We strongly support providing fund boards the ability to assign fair value responsibilities to investment advisers and rescinding prior SEC and staff valuation guidance.  The proposal recognizes that a fund board’s role is typically one of oversight, with the investment adviser (and other entities, including pricing services) establishing methodologies and doing the day-to-day valuation work.  And rescinding this SEC guidance in recognition of funds’ reliance on existing accounting standards will provide greater clarity in this space by removing a potentially conflicting source of guidance. 

To improve implementation consistent with investor protection, we recommend that any final rule: 

  • Reflect differences in fair value practices, risks, and challenges across asset types, and calibrate the requirements accordingly;
  • More accurately capture the typical allocation of responsibilities between investment advisers and pricing services;
  • Modify the frequency and content of the proposed board reporting requirements to better facilitate focused and effective board oversight, as boards and their investment advisers may mutually agree;
  • Be a non-exclusive means of establishing statutory compliance (i.e., a safe harbor), to recognize that funds do not “determine fair value in good faith” in a single way, and that such a flexible statutory requirement does not translate into a single and exclusive set of prescribed requirements.

Also, we:

  • Support permitting sub-advisers to assume fair value responsibilities and recommend expanding the entities to which a fund board may assign these responsibilities;
  • Recommend reaffirming that deviations in methodologies, inputs, and resulting fair value determinations will be inevitable across—and even within—fund complexes;
  • Support leaving the type and frequency of testing to the fund’s discretion and recommend clarifying that parties other than the adviser may perform testing;
  • Recommend modifying the proposal’s treatment of price challenges to focus on process rather than specific criteria;
  • Support applying  audit standards that permit sampling and other techniques to verify the values of securities owned;
  • Recommend ensuring that this rule preserves funds’ current ability to cross-trade certain securities; and
  • Recommend adopting an 18-month compliance period. 

Providing Feedback to ICI

Please provide any comments you may have on this draft letter to either or both of us (smith@ici.org or matt.thornton@ici.org) by Tuesday, July 7, COB.  Comments are due to the SEC by July 21, but we intend to submit this letter prior to that date.

 

Gregory M. Smith
Senior Director, Fund Accounting and Compliance

Matthew Thornton
Assistant General Counsel

 

Attachment

endnotes

[[1]] Good Faith Determinations of Fair Value, SEC Release No. IC-33845, Apr. 21, 2020, available at: www.sec.gov/rules/proposed/2020/ic-33845.pdf.
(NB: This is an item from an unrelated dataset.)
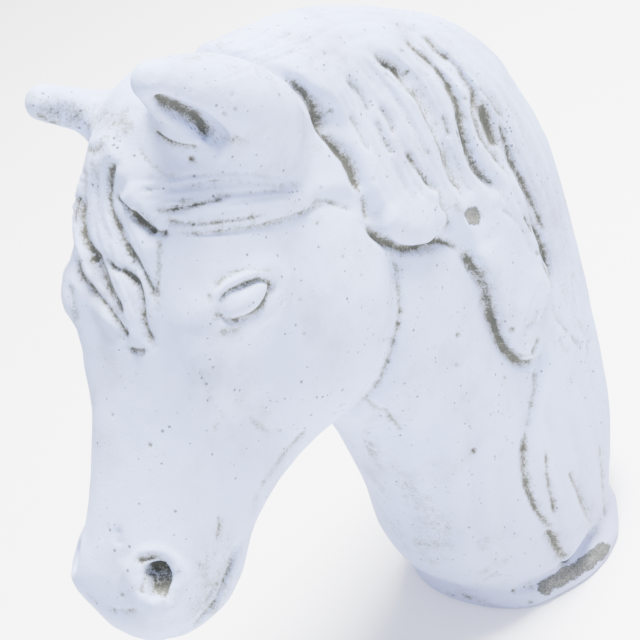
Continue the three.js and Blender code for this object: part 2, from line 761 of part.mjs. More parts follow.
const sculpt = new Thinner(new Tracer(casting, figureBox, surfaceStep).trace()).thinTo(triangleBudget);
const castingSolid = toSolid(toGeometry(sculpt)).subtract(toSolid(mergeVertices(ground)));

const paintedConcrete = new THREE.MeshStandardMaterial({ color: 0xdfe2f0, roughness: 0.9, metalness: 0 });
const horseHead = new THREE.Mesh(fromSolid(castingSolid), paintedConcrete);
horseHead.name = 'horse_head_casting';

const statue = new THREE.Group();
statue.add(horseHead);
export default statue;
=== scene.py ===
# %% [markdown]
# # Horse head garden statue
# The real object is one casting: a horse's head on its arched neck, poured in concrete, painted white
# and left outdoors. The solid that is loaded here already has its outline, pose and large carving.
# This script gives it the surface that a caster's mould and some years of weather give: fine strands
# of hair, lids and lips, air-bubble pits, dirt in every crease and bare patches where the paint failed.
# Some of the darkness in the deepest creases, under overhangs, and towards the ground is painted shade.

# %% Load the solid casting
import math

import bmesh
import bpy
import numpy as np
from mathutils import Matrix, Vector, noise
from mathutils.bvhtree import BVHTree


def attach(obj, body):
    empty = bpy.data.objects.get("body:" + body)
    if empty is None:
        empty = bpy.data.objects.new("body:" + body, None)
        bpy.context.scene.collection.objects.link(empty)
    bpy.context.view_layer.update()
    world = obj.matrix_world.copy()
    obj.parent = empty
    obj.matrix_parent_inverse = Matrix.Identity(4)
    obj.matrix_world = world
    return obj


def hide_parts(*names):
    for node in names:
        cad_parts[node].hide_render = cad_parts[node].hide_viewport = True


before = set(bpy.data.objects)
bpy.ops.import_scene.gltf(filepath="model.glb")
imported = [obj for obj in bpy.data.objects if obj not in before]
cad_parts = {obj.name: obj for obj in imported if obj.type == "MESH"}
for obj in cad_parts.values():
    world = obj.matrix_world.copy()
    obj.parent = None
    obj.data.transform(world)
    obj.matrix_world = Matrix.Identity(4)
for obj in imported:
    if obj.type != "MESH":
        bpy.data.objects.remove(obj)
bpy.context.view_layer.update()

# %% [markdown]
# ## The camera
# The photograph looks down on the horse's left cheek, with the camera rolled clockwise. A camera is an
# object whose columns are its right, its up and the way back to the lens. They are worked out from
# three angles, because angles are easier to correct than a matrix.

# %% Place the camera
PHOTO_SIZE = 640
SENSOR_WIDTH = 36
LENS = 81
camera_azimuth = math.radians(47.09)
camera_elevation = math.radians(33.005)
camera_roll = math.radians(-22.011)
camera_distance = 0.8098
camera_target = Vector((0, -0.09568, 0.26786))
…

[[2]] The proposal’s general requirements under paragraph (a) would include: (i) periodically assessing and managing material risks associated with fair value determinations, including material conflicts of interest; (ii) establishing and applying  fair value methodologies; (iii) testing fair value methodologies; (iv) overseeing and evaluating any pricing services used; (v) adopting and implementing written fair value policies and procedures; and (vi) satisfying recordkeeping requirements.

[[3]] See ICI Memorandum to Members No. 32409, dated April 23, 2020, for a detailed summary of the proposal.